Monday, May 09, 2005

Why did the chicken cross the road?

In California, at least, apparently because the chicken didn't know that jaywalking is illegal.

The state that gave us the Governator is now forging new jurisprudential precedent: issuing citations to chickens for impeding traffic. Trial is scheduled for May 16, although apparently the owners will be the ones to appear in court.

I'm not entirely sure how chickens impede traffic: don't you just drive around - or, more efficiently, through - them? (Making sure you don't suck one into your jet engine, of course.)

Sunday, May 08, 2005

Eleven days to go.

Now that filming for the Star Wars series is completed, it comes as no surprise that many of the principals have time on their hands. And what better way to fill up free time than to have a blog?
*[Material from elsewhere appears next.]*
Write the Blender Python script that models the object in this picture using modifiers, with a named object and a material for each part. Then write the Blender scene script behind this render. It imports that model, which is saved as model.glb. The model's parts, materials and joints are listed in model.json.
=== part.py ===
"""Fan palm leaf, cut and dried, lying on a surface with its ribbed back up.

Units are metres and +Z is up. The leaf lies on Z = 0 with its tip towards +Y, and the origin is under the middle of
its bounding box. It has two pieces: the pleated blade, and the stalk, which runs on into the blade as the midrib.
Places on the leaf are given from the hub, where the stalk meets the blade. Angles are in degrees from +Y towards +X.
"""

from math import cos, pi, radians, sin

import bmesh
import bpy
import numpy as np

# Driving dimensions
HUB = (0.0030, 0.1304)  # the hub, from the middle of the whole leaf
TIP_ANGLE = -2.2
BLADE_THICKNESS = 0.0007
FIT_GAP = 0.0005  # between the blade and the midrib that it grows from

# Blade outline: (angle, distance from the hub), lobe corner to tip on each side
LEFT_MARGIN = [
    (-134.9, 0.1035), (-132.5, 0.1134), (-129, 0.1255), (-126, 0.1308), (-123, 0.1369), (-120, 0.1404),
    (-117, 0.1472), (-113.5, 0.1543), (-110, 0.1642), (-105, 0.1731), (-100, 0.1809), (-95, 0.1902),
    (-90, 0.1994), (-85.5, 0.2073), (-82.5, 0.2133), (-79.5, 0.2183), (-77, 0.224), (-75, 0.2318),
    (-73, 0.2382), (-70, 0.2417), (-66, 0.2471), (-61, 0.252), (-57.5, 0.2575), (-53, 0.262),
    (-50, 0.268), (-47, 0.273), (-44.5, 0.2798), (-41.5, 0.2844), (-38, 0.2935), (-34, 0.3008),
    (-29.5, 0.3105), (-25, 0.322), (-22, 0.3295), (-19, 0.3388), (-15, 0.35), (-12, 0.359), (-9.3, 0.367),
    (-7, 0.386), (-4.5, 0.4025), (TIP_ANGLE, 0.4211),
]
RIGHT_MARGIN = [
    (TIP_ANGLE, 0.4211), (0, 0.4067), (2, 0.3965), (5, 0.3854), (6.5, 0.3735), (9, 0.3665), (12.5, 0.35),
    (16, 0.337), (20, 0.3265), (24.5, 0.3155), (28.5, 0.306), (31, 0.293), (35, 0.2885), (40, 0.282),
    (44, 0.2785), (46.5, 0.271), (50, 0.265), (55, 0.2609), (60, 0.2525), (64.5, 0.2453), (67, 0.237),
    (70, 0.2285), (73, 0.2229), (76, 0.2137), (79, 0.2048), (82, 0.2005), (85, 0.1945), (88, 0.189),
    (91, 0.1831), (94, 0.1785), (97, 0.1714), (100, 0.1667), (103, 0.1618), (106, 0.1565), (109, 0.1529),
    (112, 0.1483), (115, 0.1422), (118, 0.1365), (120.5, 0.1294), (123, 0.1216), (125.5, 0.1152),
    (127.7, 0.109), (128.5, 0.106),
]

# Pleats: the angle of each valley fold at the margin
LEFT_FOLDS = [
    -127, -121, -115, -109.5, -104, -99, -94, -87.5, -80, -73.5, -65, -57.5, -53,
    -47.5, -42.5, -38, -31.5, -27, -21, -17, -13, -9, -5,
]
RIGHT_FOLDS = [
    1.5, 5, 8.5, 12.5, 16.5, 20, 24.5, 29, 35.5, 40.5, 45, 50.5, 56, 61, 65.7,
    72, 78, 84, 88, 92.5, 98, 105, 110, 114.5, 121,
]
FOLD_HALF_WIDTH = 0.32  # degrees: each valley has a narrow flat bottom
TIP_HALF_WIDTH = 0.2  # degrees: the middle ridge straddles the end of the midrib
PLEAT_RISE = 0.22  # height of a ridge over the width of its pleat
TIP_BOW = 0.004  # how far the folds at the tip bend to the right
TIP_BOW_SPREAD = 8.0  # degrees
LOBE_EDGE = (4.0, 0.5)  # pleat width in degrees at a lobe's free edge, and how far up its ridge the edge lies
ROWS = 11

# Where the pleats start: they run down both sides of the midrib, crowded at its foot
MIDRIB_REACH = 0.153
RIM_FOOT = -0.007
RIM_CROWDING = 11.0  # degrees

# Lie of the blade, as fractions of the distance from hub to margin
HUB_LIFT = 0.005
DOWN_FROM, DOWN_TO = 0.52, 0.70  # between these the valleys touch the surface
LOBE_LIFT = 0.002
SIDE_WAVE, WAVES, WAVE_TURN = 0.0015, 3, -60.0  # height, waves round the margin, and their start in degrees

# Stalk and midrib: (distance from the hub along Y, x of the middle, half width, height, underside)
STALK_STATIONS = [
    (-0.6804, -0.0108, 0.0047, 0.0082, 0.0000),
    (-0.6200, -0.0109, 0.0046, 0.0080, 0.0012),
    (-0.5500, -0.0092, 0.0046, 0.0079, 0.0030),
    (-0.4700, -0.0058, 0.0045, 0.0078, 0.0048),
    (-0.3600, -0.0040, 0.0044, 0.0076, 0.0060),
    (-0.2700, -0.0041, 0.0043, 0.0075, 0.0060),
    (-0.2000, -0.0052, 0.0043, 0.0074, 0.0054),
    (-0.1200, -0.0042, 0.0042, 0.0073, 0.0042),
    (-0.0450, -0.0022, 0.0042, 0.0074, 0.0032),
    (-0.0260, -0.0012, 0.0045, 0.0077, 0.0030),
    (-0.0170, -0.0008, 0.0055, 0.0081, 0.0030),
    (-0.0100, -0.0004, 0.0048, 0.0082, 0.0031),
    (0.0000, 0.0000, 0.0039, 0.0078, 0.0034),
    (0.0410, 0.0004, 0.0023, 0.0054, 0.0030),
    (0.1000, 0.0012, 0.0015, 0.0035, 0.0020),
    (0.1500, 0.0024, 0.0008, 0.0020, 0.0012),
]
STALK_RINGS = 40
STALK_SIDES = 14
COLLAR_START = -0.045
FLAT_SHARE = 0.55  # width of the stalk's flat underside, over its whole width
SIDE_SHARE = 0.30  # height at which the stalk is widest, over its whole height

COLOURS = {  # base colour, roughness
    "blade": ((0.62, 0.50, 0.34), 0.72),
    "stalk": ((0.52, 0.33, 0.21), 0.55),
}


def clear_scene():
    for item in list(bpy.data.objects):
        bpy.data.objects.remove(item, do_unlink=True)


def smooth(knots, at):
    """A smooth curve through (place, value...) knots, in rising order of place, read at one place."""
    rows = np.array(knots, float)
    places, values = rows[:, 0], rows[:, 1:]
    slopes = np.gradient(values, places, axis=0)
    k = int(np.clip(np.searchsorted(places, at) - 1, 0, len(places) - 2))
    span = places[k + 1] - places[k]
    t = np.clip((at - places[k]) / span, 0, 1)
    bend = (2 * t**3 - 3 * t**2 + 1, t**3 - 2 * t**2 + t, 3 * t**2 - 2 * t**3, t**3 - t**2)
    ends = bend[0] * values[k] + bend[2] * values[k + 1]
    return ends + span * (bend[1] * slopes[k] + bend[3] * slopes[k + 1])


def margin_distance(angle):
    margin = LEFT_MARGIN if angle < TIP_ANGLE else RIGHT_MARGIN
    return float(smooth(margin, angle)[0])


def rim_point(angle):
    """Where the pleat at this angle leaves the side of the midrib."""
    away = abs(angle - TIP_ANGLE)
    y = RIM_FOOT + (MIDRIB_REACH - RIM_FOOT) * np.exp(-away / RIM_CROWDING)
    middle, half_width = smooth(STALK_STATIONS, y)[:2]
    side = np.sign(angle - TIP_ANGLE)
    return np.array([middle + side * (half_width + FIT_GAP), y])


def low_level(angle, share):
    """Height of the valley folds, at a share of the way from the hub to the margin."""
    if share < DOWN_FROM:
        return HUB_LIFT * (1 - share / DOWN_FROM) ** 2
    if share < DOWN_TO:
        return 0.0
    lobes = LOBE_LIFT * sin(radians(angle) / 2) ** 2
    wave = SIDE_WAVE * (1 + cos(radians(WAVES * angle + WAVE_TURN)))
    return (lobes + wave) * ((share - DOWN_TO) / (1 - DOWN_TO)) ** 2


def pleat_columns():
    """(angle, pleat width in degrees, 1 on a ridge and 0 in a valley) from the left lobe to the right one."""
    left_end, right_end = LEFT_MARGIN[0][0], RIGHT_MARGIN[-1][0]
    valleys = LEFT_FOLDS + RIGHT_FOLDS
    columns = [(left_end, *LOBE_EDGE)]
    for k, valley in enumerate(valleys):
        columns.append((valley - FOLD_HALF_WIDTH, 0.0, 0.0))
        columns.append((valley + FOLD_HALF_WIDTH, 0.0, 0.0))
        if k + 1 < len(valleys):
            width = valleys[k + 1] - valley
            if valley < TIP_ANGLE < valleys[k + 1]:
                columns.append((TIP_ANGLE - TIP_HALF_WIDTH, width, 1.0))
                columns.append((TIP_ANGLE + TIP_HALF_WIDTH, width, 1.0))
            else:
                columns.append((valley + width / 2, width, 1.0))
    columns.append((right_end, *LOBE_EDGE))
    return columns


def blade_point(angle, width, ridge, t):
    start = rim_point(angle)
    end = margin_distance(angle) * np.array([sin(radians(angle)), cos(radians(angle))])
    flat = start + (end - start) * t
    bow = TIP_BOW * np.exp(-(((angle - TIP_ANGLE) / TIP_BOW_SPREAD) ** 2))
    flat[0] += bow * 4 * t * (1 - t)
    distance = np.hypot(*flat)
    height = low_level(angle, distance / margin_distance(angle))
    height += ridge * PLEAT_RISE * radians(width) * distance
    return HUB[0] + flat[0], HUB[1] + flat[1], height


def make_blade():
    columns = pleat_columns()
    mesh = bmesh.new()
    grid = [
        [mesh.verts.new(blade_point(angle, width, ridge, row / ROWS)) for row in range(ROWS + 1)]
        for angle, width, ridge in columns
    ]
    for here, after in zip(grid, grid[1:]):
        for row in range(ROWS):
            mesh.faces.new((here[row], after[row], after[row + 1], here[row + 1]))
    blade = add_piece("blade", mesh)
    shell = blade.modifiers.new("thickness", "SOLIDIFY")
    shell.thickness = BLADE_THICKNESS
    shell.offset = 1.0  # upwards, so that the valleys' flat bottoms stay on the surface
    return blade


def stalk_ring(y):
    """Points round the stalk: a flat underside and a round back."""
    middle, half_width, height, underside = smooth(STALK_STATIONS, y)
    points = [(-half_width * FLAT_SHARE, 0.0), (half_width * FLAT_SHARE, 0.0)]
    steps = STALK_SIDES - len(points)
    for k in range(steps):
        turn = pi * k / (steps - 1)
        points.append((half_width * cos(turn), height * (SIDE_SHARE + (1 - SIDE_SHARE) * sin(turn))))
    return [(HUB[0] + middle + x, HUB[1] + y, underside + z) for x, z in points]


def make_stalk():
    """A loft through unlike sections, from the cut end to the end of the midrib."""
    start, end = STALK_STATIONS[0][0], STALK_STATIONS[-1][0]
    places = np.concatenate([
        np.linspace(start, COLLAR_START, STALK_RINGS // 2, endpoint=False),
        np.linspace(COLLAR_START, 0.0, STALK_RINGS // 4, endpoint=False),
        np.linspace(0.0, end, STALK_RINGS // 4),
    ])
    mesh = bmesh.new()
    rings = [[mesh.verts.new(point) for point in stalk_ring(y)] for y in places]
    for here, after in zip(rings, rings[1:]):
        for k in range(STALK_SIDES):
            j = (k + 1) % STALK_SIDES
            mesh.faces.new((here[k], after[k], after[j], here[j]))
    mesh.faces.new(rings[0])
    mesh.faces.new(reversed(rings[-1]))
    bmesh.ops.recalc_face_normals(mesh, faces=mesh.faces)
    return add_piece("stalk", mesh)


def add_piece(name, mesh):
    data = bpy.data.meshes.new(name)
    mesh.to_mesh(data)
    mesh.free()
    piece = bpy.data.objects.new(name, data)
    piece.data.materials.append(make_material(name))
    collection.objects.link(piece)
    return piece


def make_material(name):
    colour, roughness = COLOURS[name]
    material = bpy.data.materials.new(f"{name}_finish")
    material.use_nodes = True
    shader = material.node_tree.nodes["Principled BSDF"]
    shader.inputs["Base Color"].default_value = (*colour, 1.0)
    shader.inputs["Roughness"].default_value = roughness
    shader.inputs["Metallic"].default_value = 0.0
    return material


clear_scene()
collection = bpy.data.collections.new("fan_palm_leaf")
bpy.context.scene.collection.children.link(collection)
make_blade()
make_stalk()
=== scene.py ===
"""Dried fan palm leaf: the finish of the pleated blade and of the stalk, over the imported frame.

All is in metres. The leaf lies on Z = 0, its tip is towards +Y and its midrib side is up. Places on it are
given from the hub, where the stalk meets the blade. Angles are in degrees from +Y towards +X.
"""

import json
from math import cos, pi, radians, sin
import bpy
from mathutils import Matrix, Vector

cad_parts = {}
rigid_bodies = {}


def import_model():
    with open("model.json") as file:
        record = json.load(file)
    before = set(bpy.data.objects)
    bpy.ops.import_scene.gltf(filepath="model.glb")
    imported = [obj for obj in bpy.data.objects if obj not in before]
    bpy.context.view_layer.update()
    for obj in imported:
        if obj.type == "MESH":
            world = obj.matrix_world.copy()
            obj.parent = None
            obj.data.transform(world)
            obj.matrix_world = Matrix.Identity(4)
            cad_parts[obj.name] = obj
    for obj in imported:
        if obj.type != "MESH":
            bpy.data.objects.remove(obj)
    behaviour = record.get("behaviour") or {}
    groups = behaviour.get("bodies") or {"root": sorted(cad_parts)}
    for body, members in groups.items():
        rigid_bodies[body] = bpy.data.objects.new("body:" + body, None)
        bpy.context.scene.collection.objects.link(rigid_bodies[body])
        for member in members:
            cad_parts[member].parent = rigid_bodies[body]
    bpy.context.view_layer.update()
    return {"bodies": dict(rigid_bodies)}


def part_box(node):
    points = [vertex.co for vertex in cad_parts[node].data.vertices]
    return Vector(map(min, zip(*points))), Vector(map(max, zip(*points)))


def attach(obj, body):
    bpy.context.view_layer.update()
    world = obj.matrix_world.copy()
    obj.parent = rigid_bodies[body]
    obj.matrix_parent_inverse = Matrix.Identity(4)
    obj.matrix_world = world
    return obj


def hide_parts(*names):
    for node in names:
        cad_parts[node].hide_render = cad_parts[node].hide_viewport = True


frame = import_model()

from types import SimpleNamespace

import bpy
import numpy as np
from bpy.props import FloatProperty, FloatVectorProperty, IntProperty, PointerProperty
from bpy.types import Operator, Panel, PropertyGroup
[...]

A couple of the more notable are Darth Vader's blog (sample quote: "I will say this for being a tyrannical dark overlord: you get great service at restaurants.") and Yoda's blog (sample quoter: "Often this comment people make to me, "Yoda, every day the same clothes you wear." Well, finding adult clothes that fit me you try! Make fancy suits for someone who is 2' 2" tall Armani does not!")

Friday, May 06, 2005

They eat, they sleep, they play.

And when I try to take their pictures, they squirm around a lot. Unless they're asleep.
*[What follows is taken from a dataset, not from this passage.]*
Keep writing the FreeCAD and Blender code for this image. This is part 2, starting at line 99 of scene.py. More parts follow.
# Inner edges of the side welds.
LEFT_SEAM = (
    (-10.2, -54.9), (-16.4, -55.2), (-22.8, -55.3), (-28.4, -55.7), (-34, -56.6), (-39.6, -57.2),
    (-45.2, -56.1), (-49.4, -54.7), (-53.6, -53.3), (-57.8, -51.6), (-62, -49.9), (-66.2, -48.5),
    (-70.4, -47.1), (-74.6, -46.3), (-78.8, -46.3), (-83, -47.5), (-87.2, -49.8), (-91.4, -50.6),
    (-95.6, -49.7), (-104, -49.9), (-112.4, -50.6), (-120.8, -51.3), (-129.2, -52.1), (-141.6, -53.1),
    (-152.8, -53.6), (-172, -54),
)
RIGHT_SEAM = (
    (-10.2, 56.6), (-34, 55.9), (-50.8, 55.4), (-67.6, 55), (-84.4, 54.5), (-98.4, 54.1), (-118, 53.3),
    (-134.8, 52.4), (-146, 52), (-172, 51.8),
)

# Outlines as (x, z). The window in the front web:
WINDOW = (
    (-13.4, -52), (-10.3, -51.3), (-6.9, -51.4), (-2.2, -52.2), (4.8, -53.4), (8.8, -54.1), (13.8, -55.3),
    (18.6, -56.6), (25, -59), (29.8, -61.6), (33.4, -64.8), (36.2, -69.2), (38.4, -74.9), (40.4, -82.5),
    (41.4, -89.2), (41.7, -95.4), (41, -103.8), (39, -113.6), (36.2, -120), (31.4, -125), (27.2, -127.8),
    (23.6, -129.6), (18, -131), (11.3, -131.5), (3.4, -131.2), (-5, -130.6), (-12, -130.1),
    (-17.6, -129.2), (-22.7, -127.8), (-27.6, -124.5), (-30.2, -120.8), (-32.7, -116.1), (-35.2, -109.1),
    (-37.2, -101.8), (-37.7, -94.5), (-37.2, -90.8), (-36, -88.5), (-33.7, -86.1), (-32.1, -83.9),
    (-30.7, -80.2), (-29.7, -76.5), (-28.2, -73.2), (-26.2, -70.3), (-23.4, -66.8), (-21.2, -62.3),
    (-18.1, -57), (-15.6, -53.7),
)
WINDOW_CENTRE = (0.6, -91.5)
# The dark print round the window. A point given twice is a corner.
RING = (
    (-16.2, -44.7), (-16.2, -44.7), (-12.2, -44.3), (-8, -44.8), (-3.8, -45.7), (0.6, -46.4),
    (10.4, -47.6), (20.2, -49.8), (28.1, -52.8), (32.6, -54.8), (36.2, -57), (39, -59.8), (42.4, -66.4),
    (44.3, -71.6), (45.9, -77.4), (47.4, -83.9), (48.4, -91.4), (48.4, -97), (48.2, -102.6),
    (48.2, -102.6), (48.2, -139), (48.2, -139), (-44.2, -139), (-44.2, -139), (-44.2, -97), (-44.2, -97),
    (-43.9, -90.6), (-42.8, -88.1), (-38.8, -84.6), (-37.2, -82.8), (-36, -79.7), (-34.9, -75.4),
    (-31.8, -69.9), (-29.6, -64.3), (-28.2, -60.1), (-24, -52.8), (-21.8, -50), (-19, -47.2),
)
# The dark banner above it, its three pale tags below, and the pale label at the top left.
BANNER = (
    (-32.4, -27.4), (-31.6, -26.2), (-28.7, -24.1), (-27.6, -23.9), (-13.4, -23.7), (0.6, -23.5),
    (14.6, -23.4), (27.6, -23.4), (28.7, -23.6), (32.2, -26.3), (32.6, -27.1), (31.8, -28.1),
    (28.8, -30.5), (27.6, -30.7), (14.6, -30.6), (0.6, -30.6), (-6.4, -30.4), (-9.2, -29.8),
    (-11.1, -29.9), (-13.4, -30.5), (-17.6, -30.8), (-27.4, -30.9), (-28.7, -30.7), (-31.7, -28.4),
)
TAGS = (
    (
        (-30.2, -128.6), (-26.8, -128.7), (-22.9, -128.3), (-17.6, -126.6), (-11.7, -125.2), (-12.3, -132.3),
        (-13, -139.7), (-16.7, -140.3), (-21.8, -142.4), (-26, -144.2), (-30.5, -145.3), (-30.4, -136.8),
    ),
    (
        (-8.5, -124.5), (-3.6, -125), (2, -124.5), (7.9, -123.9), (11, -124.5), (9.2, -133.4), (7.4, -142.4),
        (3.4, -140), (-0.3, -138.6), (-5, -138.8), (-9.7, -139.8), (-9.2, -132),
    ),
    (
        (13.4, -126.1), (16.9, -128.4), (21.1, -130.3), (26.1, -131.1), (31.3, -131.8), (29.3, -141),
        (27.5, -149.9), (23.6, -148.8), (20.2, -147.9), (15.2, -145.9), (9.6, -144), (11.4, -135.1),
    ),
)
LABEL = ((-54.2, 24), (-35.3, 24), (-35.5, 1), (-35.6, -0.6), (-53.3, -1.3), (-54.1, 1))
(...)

They've started to play with each other, and are trying - unsuccessfully for now - to get out of their box.

Sunday, May 01, 2005

For those without a job, in the DC area.

Or a life. The organized waiting-in-line-for-release of the next Star Wars movie is about to get underway. Waiting in line for Star Wars movies is now an organized event, not something spontaneous, it would appear. Kind of takes the fun out of it, I'd think.

The best part? One of the organizers claims a last name of "Maul-Sari", so perhaps she's the daughter of Darth Maul.

Update: From the "Truth is Stranger than Fiction" file, it turns out that prior to getting married and hyphenating her last name, the organizer had, in fact, legally changed her last name to "Maul" due to her attachment to the character from The Phantom Menace.